Durante una entrevista concedida a The Hollywood Reporter, a fines del 2016, George A. Romero, fundador del género zombi, sugirió que la serie de Robert Kirkman The Walking Dead (TWD), en contraste con las cintas clásicas que él realizó, no es más que gore sin mensaje. Esta descalificación, además de emblemática, resulta extraña y cuestionable. Sobre todo, porque niega una de las características fundamentales del estilo de Kirkman y su equipo: la mezcla del lenguaje expresionista de los zombis y un sólido soporte dramático, repleto de planteamientos religiosos, morales, éticos y políticos.
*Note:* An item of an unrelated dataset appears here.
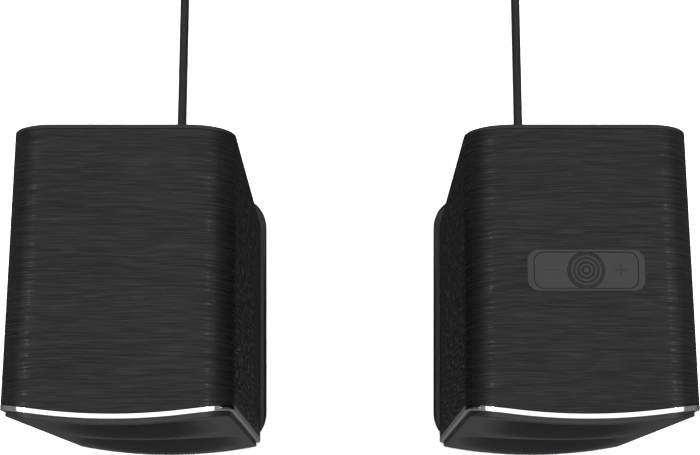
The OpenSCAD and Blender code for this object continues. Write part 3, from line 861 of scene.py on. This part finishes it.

El mundo ficticio que propone Kirkman, aunque no le guste a Romero, se basa en una visión del género que no dista significativamente de la suya. En entrevista con Jim Rash (2014), el autor afirmó que “los zombis son una representación física del temor natural ante la muerte” y que “siempre que la gente se preocupa por la estabilidad de nuestra civilización, tiende a gravitar hacia narrativas apocalípticas”. Como lo hicieran en su momento algunos pintores expresionistas alemanes de principios del siglo XX, quienes tomaron para su arte inspiración de los Verstümmelte –los mutilados por la guerra mundial–, TWD parte de una sensibilidad escatológica semejante, que se obsesiona con la destrucción detallada, hiperbólica y simbólica del cuerpo. Michael J. Lewis describe así esta naciente predisposición a lo gore en el arte de posguerra: “El cuerpo humano, dinámico, hermoso, creado a semejanza de Dios, había sido, durante mucho tiempo, el tema central del arte occidental. Ahora se representaba de la manera más atormentada y fragmentada: cada espiral de tripas yacía descubierta, con imaginación obscenamente mórbida.” TWD, como alegoría de nuestro mundo, diverso y globalizado, que se halla en un perpetuo estado de guerra o posguerra, cuestiona las ideas cristianas de la persona y la supervivencia de su alma, así como la idealización del sufrimiento corporal. En su lugar, establece un paisaje dantesco, poblado con cuerpos sin personalidad ni conciencia, condenados a un hambre homicida y carente de propósito o redención.
Frente a la imaginería violenta de muchos medios, presentada frecuentemente sin contexto ni profundidad, TWD es un loable esfuerzo por articular y dar sentido a las angustias y ansiedades propias de nuestra época. En una era apocalíptica, plena de regodeos sádicos en el anecdotario de la crueldad, Kirkman decidió reavivar a la manada de zombis, para asignarle la importante función de servir como un coro sublime, que sirva de voz a nuestros impulsos más crudos y enajenados. Así como hizo Romero en su momento, TWD le ha dado un rostro definido a aspectos sombríos de nuestra normalidad automática y disfuncional.
Para el que solamente busca gore o una serie de explotación del género de los muertos vivientes, TWD puede resultar tediosa. Y al que exige precisión científica a una obra expresionista y pesadillesca quizás le parezca irreal o exagerada. Y el que se conforma con entretenimiento ligero, que distraiga de las cuitas cotidianas, tal vez la considerará puro masoquismo.
Este serial televisivo, parte horror, parte acción y parte novela distópica, no es para todos. Sin duda, después de siete temporadas, ha habido momentos flacos e impopulares; sin embargo, como a toda epopeya, se le debe juzgar a partir de la totalidad del recorrido que plantea y de la transformación que este genera en los personajes y su entorno. El gran acierto de TWD es que, además de saber explotar magistralmente el espectáculo, no se ha olvidado del principio aristotélico: La esencia no se encuentra en el maquillaje (espectáculo), sino en una seria escritura dramática.